# Stihl Kombi Attachments?



## Okie294life (Jun 19, 2021)

I just upgraded to a Stihl Kombi 131 and it’s a beast. Got it mainly to run attachments and brush hog tall weeds and grass. I even use it to trim up regular every day stuff it’s just heavy. My question is can I use other attachments than Stihl? Been seeing videos where dudes are running ryobi and the generic trimmer plus attachments. I know you can buy the little insert sleeves from Stihl, has anyone ever had good luck running these or modifying them to work as factory? The idea of paying 300$ for an attachment I won’t use but a few times a year just kills me.


----------



## Archsnuffy (Jun 26, 2021)

I’ve had the Kombi 130 for 7 or 8 years and I’ve accumulated almost all of the attachments from Stihl. The only ones that are $300 are the rotary broom and the rubber paddle broom, so asked for the broom for Christmas one year. If you want both of those just buy one then buy a set of replacement brushes or paddles and swap them out - the shaft and gearbox are the same. I feel like I’ve gotten my money out of the string trimmer, edger, adjustable hedge trimmer, pole saw, and cultivator. Are the other lower cost attachments going to hold up as well as Stihl? I looked at the cost difference and I didn’t think it was worth trying to save a few bucks and hoping the attachments lasted.

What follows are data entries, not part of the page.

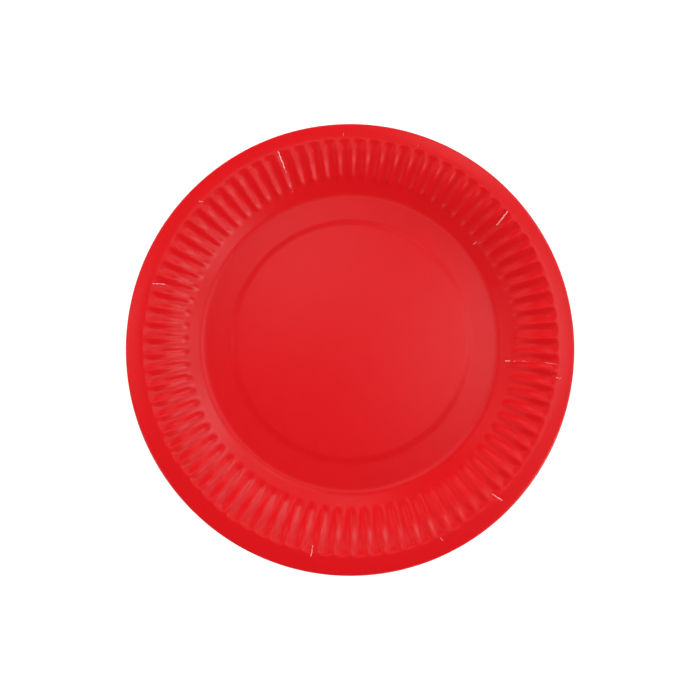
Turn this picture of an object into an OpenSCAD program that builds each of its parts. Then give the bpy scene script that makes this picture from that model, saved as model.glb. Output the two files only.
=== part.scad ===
// Round pressed paper plate with a fluted wall.
// One sheet of coated board: raised centre panel, base ring, sloping wall and a flat lip.
// The origin is the centre of the round rim, at the level of the surface the plate stands on.

/* [Blank] */
// Diameter of the round sheet the plate is pressed from, which is the plate's width
blank_d = 230; // [200:1:270]
// Thickness of the board
sheet_t = 0.4; // [0.3:0.05:0.6]

/* [Pressing] */
// How far the pressed form sits off the blank's centre, to the right
shift_x = 0.5; // [-1.5:0.1:1.5]
// How far the pressed form sits off the blank's centre, to the back
shift_y = 0.4; // [-2:0.1:2]

/* [Lip] */
// Width of the lip, from the blank's edge in to the corner where the wall meets it
lip_w = 14; // [11:0.5:17]
// Inside radius of the bend between wall and lip
lip_bend = 20; // [12:1:24]
// Fall of the lip towards its edge, in degrees
lip_fall = 3; // [1:0.5:6]

/* [Wall] */
// Width of the fluted part of the wall, seen from above
flute_run = 15; // [12:0.5:18]
// Width of the plain part of the wall below the flutes, seen from above
plain_run = 6; // [4:0.5:9]
// Slope of the plain wall and of the flutes' floors at their lower end, in degrees
wall_slope = 36; // [28:0.5:40]
// Inside radius of the soft bend at the foot of the wall
foot_bend = 6; // [4:0.5:10]

/* [Flutes] */
// Number of flutes round the wall
flutes = 80; // [60:1:90]
// Height of the ribs above the line of the plain wall, at the lip's corner
rib_h = 1.3; // [0.8:0.1:1.6]
// Length of a rib's nose, over which the rib climbs out of the plain wall
nose_run = 3; // [2:0.5:5]
// Share of the ribs' height that is reached at the end of the nose
nose_share = 0.8; // [0.5:0.05:0.9]
// Width of a rib's crest at its nose
nose_w = 0.3; // [0.2:0.1:0.6]
// Width of a rib's crest at the lip
crest_w = 0.8; // [0.4:0.1:1.4]
// Width of each flank of a rib at its nose
nose_flank_w = 0.4; // [0.3:0.1:0.8]
// Width of each flank of a rib at the lip
flank_w = 1.5; // [1:0.1:1.8]
// How far the rounded end of a flute runs into the lip, past the corner
tip_run = 5.6; // [4:0.2:7]
// Length of the rounded end, over which the flute's floor climbs to the lip
cap_run = 2.6; // [2:0.1:3.4]
// Depth of the flute's floor below the ribs, where the rounded end begins
cap_h = 1.5; // [0.9:0.1:1.8]
// Slope of the flute's floor where the rounded end begins, in degrees
cap_slope = 14; // [8:0.5:18]
// Inside radius of the long bend of the flutes' floors
floor_bend = 40; // [25:1:50]

/* [Base] */
// Width of the flat ring the plate stands on, from the corner at the wall's foot to the step
ring_w = 15; // [11:0.5:18]
// Width of the sloping step between ring and panel
step_run = 2.2; // [1.6:0.1:2.6]
// Height of the centre panel above the ring
panel_rise = 0.6; // [0.4:0.1:1.5]
// Inside radius of the two bends of the step
step_bend = 1.2; // [0.5:0.1:2]

/* [Hidden] */

// Radii of the section's corners, from the blank's edge inwards
lip_r = blank_d / 2 - lip_w;
tip_r = lip_r + tip_run;
flute_r = lip_r - flute_run;
foot_r = flute_r - plain_run;
panel_r = foot_r - ring_w - step_run;
// The lip is worked out past the blank's edge, where the blank then ends it
reach_r = blank_d / 2 + norm([shift_x, shift_y]) + 1;

// The ribs climb out of the plain wall over their nose, up to the shoulder
shoulder_r = flute_r + nose_run;
nose_bend = 4;

pitch = 360 / flutes;
rib_z = rib_h / cos(wall_slope);
lip_z = wall_z(lip_r) + rib_z;

// Height of the underside of the plain wall
function wall_z(r) = (r - foot_r) * tan(wall_slope);

// The underside through a rib as sharp corners: radius, height, bend radius, steps
rib_corners = [
    [0, panel_rise, 0, 0],
    [panel_r, panel_rise, step_bend, 1],
    [panel_r + step_run, 0, step_bend, 1],
    [foot_r, 0, foot_bend, 2],
    [flute_r, wall_z(flute_r), nose_bend, 2],
    [shoulder_r, wall_z(shoulder_r) + nose_share * rib_z, nose_bend, 2],
    [lip_r, lip_z, lip_bend, 6],
    [reach_r, lip_z - (reach_r - lip_r) * tan(lip_fall), 0, 0]
];
FOOT = 3;
LIP = 6;

function along(a) = [cos(a), sin(a)];
function upward(a) = [-sin(a), cos(a)];
function heading(corners, i) =
    atan2(corners[i + 1][1] - corners[i][1], corners[i + 1][0] - corners[i][0]);

// Corner i of a section as stations on its bend: radius, height, slope
function bend(corners, i) =
    let (
        from = heading(corners, i - 1),
        turn = heading(corners, i) - from,
        side = sign(turn),
        // The bend radius is the one on the inside of the sheet
        r = corners[i][2] + (side > 0 ? sheet_t : 0),
        start = [corners[i][0], corners[i][1]] - r * tan(abs(turn) / 2) * along(from),
        centre = start + side * r * upward(from)
    )
    [for (k = [0:corners[i][3]])
        let (
            a = from + turn * k / corners[i][3],
            p = centre - side * r * upward(a)
        )
        [p[0], p[1], a]];

// A section as two lists to look up at any radius: height and slope of the underside
function line_of(stations) = [
    [for (s = stations) [s[0], s[1]]],
    [for (s = stations) [s[0], s[2]]]
];
rib_line = line_of(concat(
    [[0, panel_rise, 0]],
    [for (i = [1:LIP]) each bend(rib_corners, i)],
    [[reach_r, rib_corners[LIP + 1][1], -lip_fall]]
));

// The floor of a flute leaves the wall's line in one long bend and meets its rounded end at cap_z
cap_r = tip_r - cap_run;
cap_z = lookup(cap_r, rib_line[0]) - cap_h;
floor_r = (cap_z - cap_r * tan(cap_slope) + foot_r * tan(wall_slope)) / (tan(wall_slope) - tan(cap_slope));
floor_corners = [
    [foot_r, 0, 0, 0],
    [floor_r, wall_z(floor_r), floor_bend, 6],
    [cap_r, cap_z, 0, 0]
];
tip_z = lookup(tip_r, rib_line[0]);
cap_climb = atan2(tip_z - cap_z, cap_run);
floor_line = line_of(concat(
    [[foot_r, 0, wall_slope]],
    bend(floor_corners, 1),
    [[cap_r, cap_z, (cap_slope + cap_climb) / 2], [tip_r, tip_z, cap_climb / 2]]
));

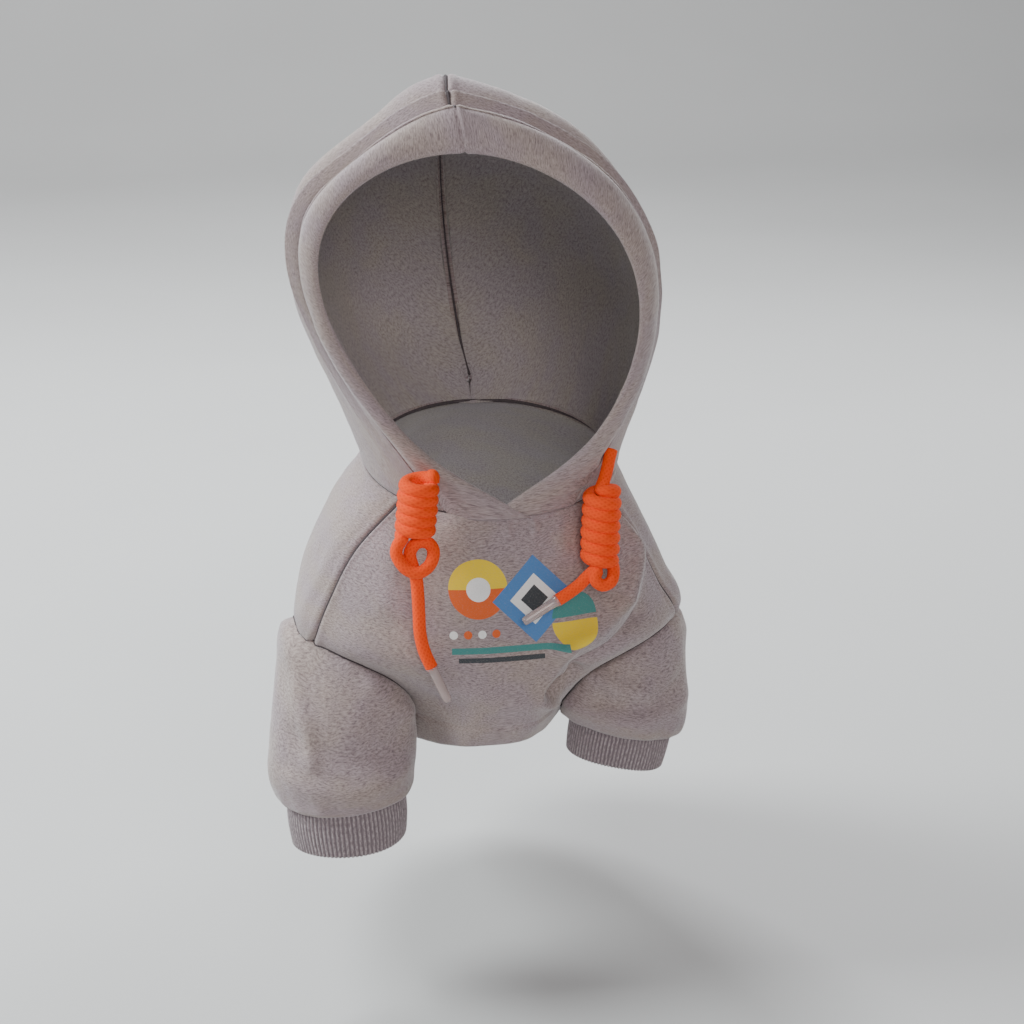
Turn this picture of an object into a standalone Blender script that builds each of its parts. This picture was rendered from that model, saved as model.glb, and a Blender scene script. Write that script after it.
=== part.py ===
"""A pet's hooded sweatshirt in marl fleece, as it sits on the body with its hood up.

Left and right are as seen from the front. The front looks along -Y and +Z is up. The
origin is the middle of the neck opening. Tables are in millimetres.
"""

import math
from collections import namedtuple

import bmesh
import bpy
from mathutils import Matrix, Vector

MM = 0.001
CLEARANCE = 0.3
FLEECE = 2.4
CASING = 3.0
CASING_EDGE = 1.2
RIB_WALL = 2.2
CORD = 5.8
CORD_SIDES = 8

LEFT, RIGHT = -1, 1

# Torso: the sections run from the neck seam to the hem, each a ring through a front, a side
# and a back point. Egg narrows a ring's front, or its back where negative. Keel, 0 to 1, says
# how far the front is a narrow tongue between the sleeves, and tongue is its half width.
Section = namedtuple(
    "Section",
    "name front_y front_z side_y side_z back_y back_z half_width middle_x egg keel tongue seam",
)
TORSO = [
    Section("neck", -57, -9, -6, 5, 42, 20, 60, 0, 0.0, 0.0, 60, 52),
    Section("yoke", -64, -29, -2, -18, 68, 6, 73, -4, -0.17, 0.0, 60, 55),
    Section("chest", -70, -55, 4, -46, 98, -20, 86, -4, -0.15, 0.0, 58, 59),
    Section("shoulder", -73, -79, 6, -69, 122, -58, 93, -2, -0.1, 0.1, 50, 66),
    Section("armpit", -71, -101, 36, -100, 142, -104, 84, -5, 0.0, 0.7, 40, 84),
    Section("hem", -62, -120, 60, -131, 156, -154, 76, -9, 0.0, 1.0, 33, 96),
]
# Folds that run down the torso: where they lie round the ring at neck and hem, in degrees
# from the front, how far they stand out, and how wide they are.
TorsoFold = namedtuple("TorsoFold", "side neck_at hem_at height width")
TORSO_FOLDS = [
    TorsoFold(LEFT, 62, 76, 2.2, 7),
    TorsoFold(RIGHT, 66, 74, 1.8, 6),
    TorsoFold(LEFT, 128, 118, 2.5, 12),
    TorsoFold(RIGHT, 128, 118, 2.5, 12),
]

# Hood: arches from the face edge back to the nape. Each has its feet on the neck ring and
# its peak on the middle seam. Two of the crosswise folds are in the rows themselves.
Arch = namedtuple("Arch", "name foot_angle peak_x peak_y peak_z bulge side_back skew crest flat")
HOOD = [
    Arch("face edge", 5, -22, -62, 157, 67.5, 0, 0.85, 1.0, 0),
    Arch("casing seam", 30, -25, -57, 179.5, 56.5, 9, 0.9, 1.15, 8),
    Arch("valley one", 39, -25, -49, 178, 51, 8, 0.92, 1.2, 9),
    Arch("fold one", 50, -25, -38, 185, 46.5, 6, 0.92, 1.25, 9),
    Arch("valley two", 62, -23, -25, 179, 41, 4, 0.92, 1.25, 9),
    Arch("fold two", 76, -20, -6, 184, 36.5, 2, 0.92, 1.25, 9),
    Arch("crown", 94, -16, 30, 170, 31, 0, 0.95, 1.2, 8),
    Arch("upper back", 112, -11, 62, 143, 27, 0, 1.0, 1.1, 5),
    Arch("back", 129, -7, 81, 112, 22, 0, 1.0, 1.0, 2),
    Arch("lower back", 146, -4, 82, 79, 17, 0, 1.0, 1.0, 0),
    Arch("nape fold", 163, -2, 66, 48, 11, 0, 1.0, 1.0, 0),
    Arch("nape", 180, 0, 48, 28, 0, 0, 1.0, 1.0, 0),
]
HOOD_TURN = -12
HOOD_SWAY = -6.5
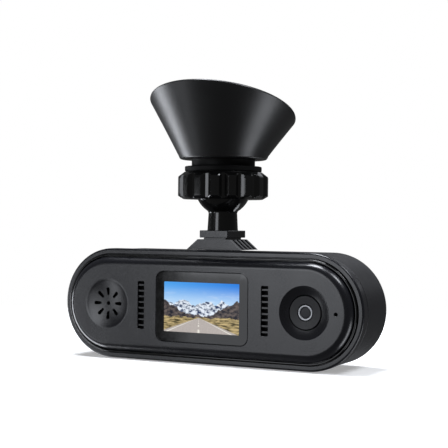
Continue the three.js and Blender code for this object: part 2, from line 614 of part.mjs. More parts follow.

Sent from my iPhone using Tapatalk


----------



## Lionsfan (Jun 27, 2021)

Archsnuffy said:


> I’ve had the Kombi 130 for 7 or 8 years and I’ve accumulated almost all of the attachments from Stihl. The only ones that are $300 are the rotary broom and the rubber paddle broom, so asked for the broom for Christmas one year. If you want both of those just buy one then buy a set of replacement brushes or paddles and swap them out - the shaft and gearbox are the same. I feel like I’ve gotten my money out of the string trimmer, edger, adjustable hedge trimmer, pole saw, and cultivator. Are the other lower cost attachments going to hold up as well as Stihl? I looked at the cost difference and I didn’t think it was worth trying to save a few bucks and hoping the attachments lasted.
> 
> 
> Sent from my iPhone using Tapatalk


Spot on. My first Kombi unit was a Snapper brand which I'm ceratain was interchangeable with all the other box store units. The trimmer head never fed correctly and the cultivator was fried in less than 2 seasons. My stihl is pushing ten years with zero problems.


----------



## lone wolf (Jun 27, 2021)

Okie294life said:


> I just upgraded to a Stihl Kombi 131 and it’s a beast. Got it mainly to run attachments and brush hog tall weeds and grass. I even use it to trim up regular every day stuff it’s just heavy. My question is can I use other attachments than Stihl? Been seeing videos where dudes are running ryobi and the generic trimmer plus attachments. I know you can buy the little insert sleeves from Stihl, has anyone ever had good luck running these or modifying them to work as factory? The idea of paying 300$ for an attachment I won’t use but a few times a year just kills me.


I doubt it!


----------